New-Time Tech Literacy—Examples?

A couple examples.

A friend of mine got back to his seasonal rental and said was having trouble with his cable... was about to call the landlord.... there are two buttons at the top of the remote.... a TV input button and and a power button... he was pressing the wrong button... I pressed the power button and "magically" fixed his cable problem. :facepalm:

My great aunt was visiting my aunt and used the bathroom. She came out of the bathroom all flustered that she couldn't figure out how to turn off the overhead light.... it was a solar tube light! :facepalm:
 
A few years ago I went for lunch with a work friend. He had owned his car for 5 or 6 years and was complaining about the fan speed. It had push buttons for "low" and "high". Low was too low and the windows fogged up and on high it sounded like a jet engine. I pushed the low and high buttons at the same time and they both lit up and provided a perfect "medium" speed.
 
When I was a kid one of my best friends dad was a pulpwood hauler in the backwoods of East Texas. He told me his dad had finally scrimped and saved enough money to buy himself a chainsaw but came home after the first day using it completely exhausted and complaining the saw was a total waste of money. Knowing his dad was technology challenged, he offered to take a look at the saw to be sure it was working OK.

My friend walked out to his dad's truck, gave the rope on the saw a pull and it started right up. His dad yelled, "What's that noise?"
 
When we graduated screaming and kicking from our flip phones to Alcatel smartphones,. I downloaded the manual. I bought us each the identical phone to shorten the learning process.
I did have to read the manual to learn to swipe to answer. My DW was upset by the geolocation function. She would get a message asking her if she liked shopping at a store she just went to. I disabled hers, but left mine on so I could call Lyft or Uber..
When she went from her 1998 Cadillac to a 2017 Mazda it was a real learning process for her. At least there was a manual the size of a phone book.

I paired the Bluetooth in the car with her phone so she could listen to Pandora. She went into the manual to set up the cruise control so it would slow if we caught up to a slower vehicle.
The other thing we did with Bluetooth was to pair her Kindle with our Bose soundbar so we could listen to Pandora in the house.
 
Intuitive - pure BS - laziness on the part of the designer to write up the manual and/or do proper user testing.....they use their customers as beta testers. Iconization is not standard - there are exceptions. And many times some basic configuration settings are buried in sub-menus or there is an assumption you will fiddle around to find it. I find that type of thinking on the part of designers arrogant. If I see that and they don't give me a manual or some sort of resource to tell me how to work their product, I don't buy it.

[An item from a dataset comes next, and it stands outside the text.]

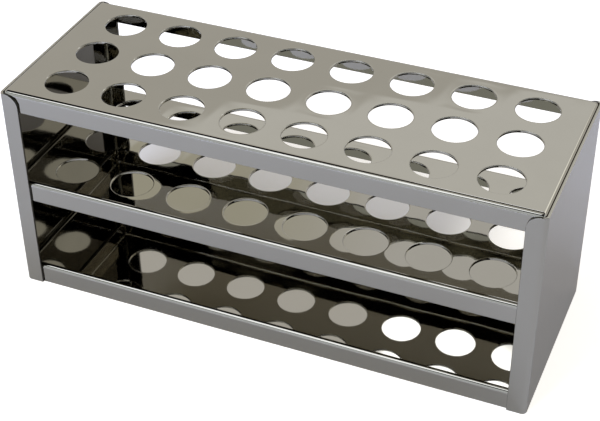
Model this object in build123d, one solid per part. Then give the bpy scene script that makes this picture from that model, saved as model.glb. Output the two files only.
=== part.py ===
from build123d import *

import os

# Millimetres, +Z up. The origin is on the surface that the rack stands on, below the middle of its box.
# X runs along the rack, Y from the front to the rear.

# The sheet and its folds
sheet = 1.0
inner_bend = 1.0
outer_bend = inner_bend + sheet

# The rack over its outer faces
length = 228.0
depth = 84.5

# Shelves: each is a flat tray, turned over, whose lips hang down
lip_height = 9.1
shelf_spacing = 44.1
shelf_names = ["bottom_shelf", "middle_shelf", "top_shelf"]
pierced_shelves = ["middle_shelf", "top_shelf"]
corner_notch = 2.6

# Holes for the tubes
hole_radius = 9.0
hole_pitch_x = 26.25
hole_pitch_y = 25.5
holes_along = 8
hole_rows = 3
hole_edge_round = 0.3

# End plates: a panel with an upright strip folded in at the front and at the rear
strip_width = 8.0
strip_corner = 6.0
plate_drop = 0.8

# What follows from the sizes above
shelf_tops = [lip_height + shelf_spacing * level for level in range(len(shelf_names))]
height = shelf_tops[-1]
plate_height = height - plate_drop
shelf_length = length - 2 * sheet
shelf_depth = depth - 2 * sheet


def tray(size_x, size_y, size_z, bend):
    """A block standing on z = 0 whose top edges and upright corners are rounded like a fold."""
    block = Pos(0, 0, size_z / 2) * Box(size_x, size_y, size_z)
    block = fillet(block.edges().filter_by(Axis.Z), bend)
    return fillet(block.faces().sort_by(Axis.Z)[-1].edges(), bend)


def folded_shelf():
    """A sheet folded down on four sides, standing on its lips. The lips stop short of the corners."""
    outside = tray(shelf_length, shelf_depth, lip_height, outer_bend)
    inside = tray(shelf_length - 2 * sheet, shelf_depth - 2 * sheet, lip_height - sheet, inner_bend)
    shelf = outside - inside
    lip_below_fold = lip_height - outer_bend
    for side_x in (-1, 1):
        for side_y in (-1, 1):
            centre = (side_x * (shelf_length - corner_notch) / 2, side_y * (shelf_depth - corner_notch) / 2)
            shelf -= Pos(*centre, lip_below_fold / 2) * Box(corner_notch, corner_notch, lip_below_fold)
    return shelf


def hole_places():
    """The middles of the holes, row by row from the front."""
    return GridLocations(hole_pitch_x, hole_pitch_y, holes_along, hole_rows)


def pierce(shelf):
    """Punches the holes. The punch leaves each upper edge slightly rounded."""
    for place in hole_places():
        shelf -= place * Cylinder(hole_radius, 4 * lip_height)
    upper_face = shelf.faces().filter_by(Plane.XY).sort_by(Axis.Z)[-1]
    rims = upper_face.edges().filter_by(GeomType.CIRCLE)
    rims = [rim for rim in rims if abs(rim.radius - hole_radius) < hole_edge_round]
    return fillet(rims, hole_edge_round)


def end_plate(side):
    """The plate at the left (side -1) or right (side 1) end, on z = 0, with its strips over the lips."""
    outside = Pos(0, 0, plate_height / 2) * Box(2 * strip_width, depth, plate_height)
    outside = fillet(outside.edges().filter_by(Axis.Z), outer_bend)
    inside = Pos(0, 0, plate_height / 2) * Box(2 * strip_width - 2 * sheet, depth - 2 * sheet, plate_height)
    inside = fillet(inside.edges().filter_by(Axis.Z), inner_bend)
    plate = outside - inside
    plate -= Pos(strip_width, 0, plate_height / 2) * Box(2 * strip_width, depth, plate_height)
    free_corners = plate.edges().filter_by(Axis.Y).sort_by(Axis.Z)
    free_corners = [edge for edge in free_corners if abs(edge.center().X) < sheet / 4 and edge.center().Z > 0]
    plate = fillet(free_corners, strip_corner)
    plate = Pos(strip_width - length / 2, 0, 0) * plate
    return plate if side < 0 else mirror(plate, about=Plane.YZ)


def write(name, piece):
    """Writes one piece under its node name."""
    piece.label = name
    export_step(piece, "parts/" + name + ".step")


os.makedirs("parts", exist_ok=True)
for name, top in zip(shelf_names, shelf_tops):
    shelf = folded_shelf()
    if name in pierced_shelves:
        shelf = pierce(shelf)
    write(name, Pos(0, 0, top - lip_height) * shelf)
write("left_end_plate", end_plate(-1))
write("right_end_plate", end_plate(1))
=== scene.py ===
import math

import bmesh
import bpy
from mathutils import Matrix, Vector


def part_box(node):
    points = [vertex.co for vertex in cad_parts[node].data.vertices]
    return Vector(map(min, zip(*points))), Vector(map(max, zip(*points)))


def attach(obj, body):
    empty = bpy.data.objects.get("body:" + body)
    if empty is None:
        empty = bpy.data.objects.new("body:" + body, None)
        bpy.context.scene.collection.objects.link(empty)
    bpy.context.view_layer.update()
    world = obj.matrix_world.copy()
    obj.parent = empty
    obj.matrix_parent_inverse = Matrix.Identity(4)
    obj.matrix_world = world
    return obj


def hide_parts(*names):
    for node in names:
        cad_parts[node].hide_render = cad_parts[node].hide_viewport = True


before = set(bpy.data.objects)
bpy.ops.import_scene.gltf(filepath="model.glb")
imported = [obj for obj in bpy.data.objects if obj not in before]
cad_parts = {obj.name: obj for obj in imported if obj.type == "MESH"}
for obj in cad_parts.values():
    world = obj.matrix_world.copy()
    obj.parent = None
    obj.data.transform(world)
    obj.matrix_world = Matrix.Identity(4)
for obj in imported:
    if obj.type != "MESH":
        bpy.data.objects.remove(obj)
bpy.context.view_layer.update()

# Sizes in millimetres, as the solids have them. The solids' own boxes give the rest.
MM = 0.001
sheet = 1.0
inner_bend = 1.0
outer_bend = inner_bend + sheet
corner_notch = 2.6
hole_radius = 9.0
hole_edge_round = 0.3
hole_pitch_x = 26.25
hole_pitch_y = 25.5
holes_along = 8
hole_rows = 3
strip_corner = 6.0

# What the tools leave on the sheet: the burr taken off each cut edge, and round each hole a narrow ring
# drawn down by the punch, in a shallow dish
deburr = 0.12
deburr_slant = 0.3 * deburr
rollover_reach = 0.75
rollover_depth = 0.008
dish_depth = 0.02

# How finely the mesh is divided, how close its lines lie beside a fold or an edge, and what is merged
bend_steps = 12
corner_steps = 8
cell_side_steps = 16
hole_edge_steps = 5
panel_steps = 16
hold = 0.15
seam = 0.0005


def linear(hex_colour):
    """An sRGB hex value as linear RGBA."""
    parts = [int(hex_colour[at:at + 2], 16) / 255 for at in (1, 3, 5)]
    return [part / 12.92 if part <= 0.04045 else ((part + 0.055) / 1.055) ** 2.4 for part in parts] + [1.0]


def add(tree, kind, settings=None, inputs=None):
    """Adds a node. Settings are its properties, and inputs are values or the sockets that feed it."""
    made = tree.nodes.new(kind)
    for name, value in (settings or {}).items():
        setattr(made, name, value)
    for name, value in (inputs or {}).items():
        if isinstance(value, bpy.types.NodeSocket):
            tree.links.new(value, made.inputs[name])
        else:
            made.inputs[name].default_value = value
    return made


# Meshes

def quarter(steps):
    """The angles of a quarter turn, ends included."""
    return [math.pi / 2 * step / steps for step in range(steps + 1)]


def turn_outwards(shell):
    """Turns the faces outwards and shades them smooth, but leaves the many-sided ends of a fold flat."""
    bmesh.ops.recalc_face_normals(shell, faces=shell.faces)
    for face in shell.faces:
        face.smooth = len(face.verts) <= 4


def clean_up(shell):
    """Merges what lies together, and turns the faces outwards."""
    bmesh.ops.remove_doubles(shell, verts=shell.verts, dist=seam)
    turn_outwards(shell)


def as_object(name, shell):
    """Makes an object of a shell in millimetres. It stays at the origin, with its place in its mesh."""
    shell.transform(Matrix.Scale(MM, 4))
    mesh = bpy.data.meshes.new(name)
    shell.to_mesh(mesh)
    shell.free()
    piece = bpy.data.objects.new(name, mesh)
    bpy.context.scene.collection.objects.link(piece)
    return piece


def bridge(shell, line_a, line_b):
    """Quads between two lines of vertices."""
    for a, b, c, d in zip(line_a, line_a[1:], line_b[1:], line_b):
        shell.faces.new((a, b, c, d))


def side_places(cells, pitch):
    """Where the mesh lines of a row of cells reach its edge. Each cell's lines spread like rays from its
    hole."""
    places = []
    for cell in range(cells):
        middle = (cell - (cells - 1) / 2) * pitch
        for step in range(cell_side_steps):
            places.append(middle + pitch / 2 * math.tan((step / cell_side_steps - 0.5) * math.pi / 2))
    return places + [cells * pitch / 2]


def fold_lines(half_x, half_y):
    """The mesh lines round a shelf, counterclockwise from the front left, for half its size over the lips.

    Each is its start on the field of cells, its place on the fold line, the place just inside that,
    the way outwards, and whether a lip hangs there."""
    field = (holes_along * hole_pitch_x / 2, hole_rows * hole_pitch_y / 2)
    flat = (half_x - outer_bend, half_y - outer_bend)
    lip_end = (half_x - corner_notch, half_y - corner_notch)
    places = (side_places(holes_along, hole_pitch_x), side_places(hole_rows, hole_pitch_y))
    lines = []
    for turn in range(4):
        long_way, out_way = turn % 2, 1 - turn % 2
        along = Vector(((1, 0), (0, 1), (-1, 0), (0, -1))[turn])
        out = Vector(((0, -1), (1, 0), (0, 1), (-1, 0))[turn])
        for place in places[long_way]:
            start = along * place + out * field[out_way]
            fold = along * place * lip_end[long_way] / field[long_way] + out * flat[out_way]
            lines.append((start, fold, fold - out * hold, out, True))
        start = along * field[long_way] + out * field[out_way]
        corner = along * flat[long_way] + out * flat[out_way]
        for angle in quarter(corner_steps):
            way = out * math.cos(angle) + along * math.sin(angle)
            lines.append((start, corner, corner - (out + along) * hold, way, False))
    return lines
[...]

I worked in a large healthcare organization and we tried to standardize on our technology platform for all patient monitoring. We didn't want the clinicians to get lost trying to find out how to manage the settings. We trained them and then re-trained every year. Each vendor had a different way adjust the settings - one through menus, another a 'trim knob.' We also had a standard configuration built for us---*and* there were manuals available.....so one type of interface was what we had so the clinicians could focus on delivering healthcare and not fighting the technology.

I nearly broke a vendor's device once in their 'showroom' showing them how a clinician could screw up the controls by just spinning the knobs around an inadvertently pushing the buttons - the product managers freaked out, but the point was made. People can and will find ways to screw up a device and if you don't account for that in proper user testing, you might end up on the bad end of a lawsuit depending on what the device in question is designed to do.
Back in the day before tech gadgets, I had the job of designing the operator interface for a refinery. Their engineering director would perform product testing by punching random buttons with a rubber pencil stick. Finally I set up a little routine that detected rapid button pressing and displayed "Thanks Frank, have a nice day!" and our console was accepted as superior in human factors.

(They insisted on not resetting the Suppress all alarms button after 10 minutes. That decision ended up costing them $1.5 million! Hey the customer is always right, after all it is their money!)
 
I was impressed when push button radios all seemed to converge on the same standard for setting the buttons, although it got complicated when there were 2 and 3 sets of them!

But I lamented that they never had an agreed process for changing the time! Let's have standard time all year long.